Talking HeadsOne of the biggest new wave bands to come out of the late 70's and 80's, Talking Heads got their start as an all-American punk band before switching their focus to more funk oriented music with a splash of world music thrown in.
The Heads consisted of four main members:
David Byrne - Lead vocalist, guitars
Jerry Harrison - Guitars, keyboards
Tina Weymouth - Bass
Chris Frantz - Percussion
Other members would join the group on tours and later albums. The band got their start when Byrne, Frantz, and Weymouth met at the Rhode Island School of Design. Byrne and Frantz formed a band called The Artistics in 1974. The trio moved to New York a year later, and Frantz convinced Weymouth, who was his girlfriend at the time, to join the band as a bassist. This was when they changed their name to Talking Heads. In 1977, Jerry Harrison was added to the band and they began work on their first album.
Talking Heads: 77 (1977)
The band's debut album featured a healthy dose of punk music. The album contained the group's first hit, "Psycho Killer."
Highlights from Talking Heads: 77:
Uh Oh, Love Comes to Town
Don't Worry About the Government
More Songs About Buildings and Food (1978)
This was the first of 3 albums that would be produced by the legendary Brian Eno. This album focused much more on funk elements than their last album.
Highlights from More Songs About Buildings and Food:
Thank You For Sending Me an Angel
Found a Job
Take Me to the River
Fear of Music (1979)
Fear of Music was again produced by Brian Eno. On this album, the band's love of African rhythms started to show, especially on the opening track, "I Zimbra." This album also spawned a successful club hit for the band, "Life During Wartime."
Highlights from Fear of Music:
Life During Wartime
Remain in Light (1980)
Remain in Light was the final album to be produced by Brian Eno. The album contains even more elements from funk and world music than the last two albums, and is often considered to be the best album by the band. It also includes one of their most well known songs, "Once in a Lifetime," though at the time it was not a hit. A year after this album was released, Chris Frantz and Tina Weymouth formed the dance group Tom Tom Club.
Highlights from Remain in Light:
Born Under Punches (The Heat Goes On)
Once in a Lifetime
The Name of This Band is Talking Heads (1982)
This was the band's first live album. It was later re-released on CD with nearly twice the amount of tracks.
Speaking in Tongues (1983)
Speaking in Tongues was strictly a new wave album. The album is heavily focused on funk and dance music, with the CD and cassette releases featuring extended versions of nearly every song. This album also contained the band's biggest hit in America, "Burning Down the House."

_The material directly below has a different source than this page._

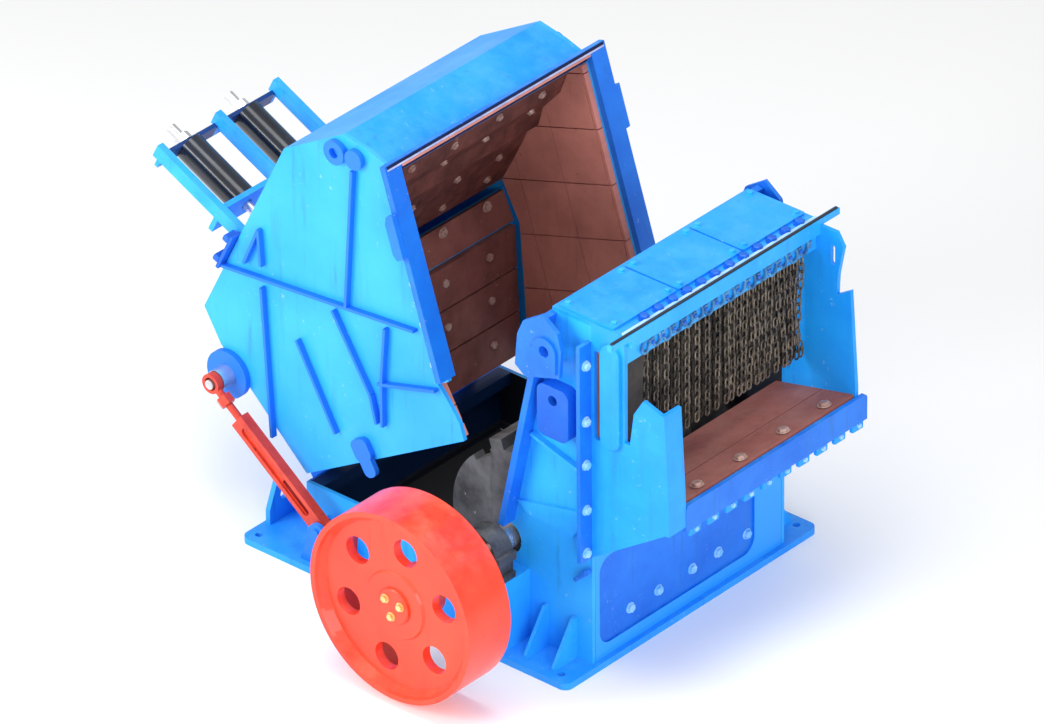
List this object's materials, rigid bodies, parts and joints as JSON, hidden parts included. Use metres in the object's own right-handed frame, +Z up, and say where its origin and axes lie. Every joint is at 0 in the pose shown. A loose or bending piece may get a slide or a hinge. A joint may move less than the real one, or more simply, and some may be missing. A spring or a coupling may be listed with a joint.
{
  "type": "impact crusher",
  "caption": "Impact crusher with a rotor and belt pulley, chain-curtained feed inlet, and a rear upper housing turned open to show its liners and apron.",
  "frame": {"origin": "centre of the base bolt pattern on the underside of the floor flange", "axes": "+Z up, +X towards the feed inlet, +Y away from the belt pulley"},
  "size_m": [2.9905, 2.232, 2.0911],
  "materials": {
    "blue_paint": "satin",
    "deep_blue_paint": "satin",
    "red_paint": "satin",
    "liner_steel": "matte",
    "rotor_iron": "matte",
    "chain_steel": "worn",
    "black_sleeve": "gloss",
    "bright_steel": "satin"
  },
  "bodies": {
    "frame": {"base_flange": "blue_paint", "near_side_wall": "blue_paint", "far_side_wall": "blue_paint", "base_rear_wall": "deep_blue_paint", "base_front_wall": "deep_blue_paint", "corner_posts": "deep_blue_paint", "front_rim": "deep_blue_paint", "top_deck": "blue_paint", "deck_covers": "blue_paint", "joint_ears": "deep_blue_paint", "clamp_blocks": "deep_blue_paint", "far_cheek": "blue_paint", "near_cheek": "blue_paint", "near_wing": "blue_paint", "chute_floor": "blue_paint", "chute_liner": "liner_steel", "lip_flange": "deep_blue_paint", "lintel": "blue_paint", "hood_rail": "blue_paint", "chain_curtain": "chain_steel", "front_liners": "liner_steel", "hinge_brackets": "deep_blue_paint", "strut_bracket": "deep_blue_paint", "near_bearing": "rotor_iron", "far_bearing": "rotor_iron"},
    "rotor": {"rotor_shaft": "bright_steel", "rotor_discs": "rotor_iron", "blow_bars": "rotor_iron", "pulley": "red_paint", "pulley_bush": "bright_steel", "hub_cap": "red_paint"},
    "rear_housing": {"rear_near_side": "blue_paint", "rear_far_side": "blue_paint", "rear_near_skirt": "blue_paint", "rear_far_skirt": "blue_paint", "rear_top_plate": "blue_paint", "rear_back_plate": "blue_paint", "rear_front_rim": "deep_blue_paint", "back_wall": "blue_paint", "back_liners": "liner_steel", "far_side_liners": "liner_steel", "near_side_liners": "liner_steel", "apron_shaft": "bright_steel", "spring_frame": "blue_paint", "spring_sleeves": "black_sleeve", "rear_knuckles": "deep_blue_paint", "strut_pin": "bright_steel"},
    "apron": {"impact_apron": "liner_steel"},
    "spring_rods": {"tie_rods": "bright_steel"},
    "strut_lower": {"strut_tube": "red_paint"},
    "strut_upper": {"strut_rod": "red_paint"}
  },
  "joints": [
    {"name": "rotor_spin", "type": "hinge", "parent": "frame", "child": "rotor", "pos_m": [0.43, 0, 0.475], "axis": [0, 1, 0], "continuous": true},
    {"name": "housing_turn", "type": "hinge", "parent": "frame", "child": "rear_housing", "pos_m": [-0.758, 0, 0.299], "axis": [0, 1, 0], "range_deg": [0, 30]},
    {"name": "apron_swing", "type": "hinge", "parent": "rear_housing", "child": "apron", "pos_m": [-0.33061, 0, 1.97874], "axis": [0, 1, 0], "range_deg": [0, 3]},
    {"name": "rod_slide", "type": "slide", "parent": "rear_housing", "child": "spring_rods", "axis": [-0.8935, 0, 0.4491], "range_m": [0, 0.0505]},
    {"name": "strut_tilt", "type": "hinge", "parent": "frame", "child": "strut_lower", "pos_m": [-0.5, -0.745, 0.19], "axis": [0, 1, 0], "range_deg": [0, 20.1]},
    {"name": "strut_screw", "type": "slide", "parent": "strut_lower", "child": "strut_upper", "axis": [-0.7899, 0, 0.6132], "range_m": [-0.0615, 0]}
  ],
  "couplings": [
    {"joint": "strut_tilt", "follows": "housing_turn", "ratio": 0.66741},
    {"joint": "strut_screw", "follows": "housing_turn", "m_per_rad": -0.11715},
    {"joint": "rod_slide", "follows": "apron_swing", "m_per_rad": 0.9624}
  ]
}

Highlights from Speaking in Tongues:
Burning Down the House
Making Flippy Floppy
This Must Be the Place (Naive Melody)
Stop Making Sense (1984)
This was the band's second live album, and was also the soundtrack to their concert film of the same name, directed by Jonathan Demme.
Little Creatures (1985)
After earning themselves a massive hit with "Burning Down the House," the group decided to try and get some more hits on this album. It spawned a couple hits, one of which, "Road to Nowhere," became their biggest hit in the UK.
Highlights from Little Creatures:
And She Was
Road to Nowhere
True Stories (1986)
Yes, that's the actual album cover. Often considered to be the low point of the band's career, True Stories was meant to be a soundtrack album to Byrne's directorial debut of the same name. The difference here is that instead of the characters from the movie singing the songs, Byrne just got the Heads together and re-recorded all of the songs (which he later regretted.) Still, the album did spawn the band a big hit with "Wild, Wild Life."
Highlights from True Stories:
Love for Sale
Wild, Wild Life
The band's final album was sort of a return to the old sound that got the band popular in the first place: well, almost. Instead of experimenting with African elements, this album focuses much more on Latin rhythms.
Highlights from Naked:
(Nothing But) Flowers
Break-Up, "No Talking Just Head," and Rock and Roll Hall of Fame
The band officially broke up in 1991, after recording a few more songs for an upcoming compilation album. From there, Byrne went on to continue his extensive solo career, while Weymouth and Frantz continued working on Tom Tom Club albums. In 1995, Weymouth, Frantz, and Harrison joined together to attempt to revive the band. They planned to release several albums under the name "The Heads," and they recorded their first album "No Talking, Just Head" without Byrne. This album instead included several guest singers, including Debbie Harry. Byrne was not pleased however, and sued the members. The case was settled out of court, but this was the only album released by The Heads. In 2002, the band was inducted into the Rock and Roll Hall of Fame. There, they performed a couple songs together, including "Psycho Killer" and "Burning Down the House." Since then, the band has not reformed and they have no plans to, due to the other members' feelings towards David Byrne. Talking Heads are fondly remembered as some of the most innovative and interesting musicians from the 1980's. Take some time to check out some of these incredible albums by this incredible band.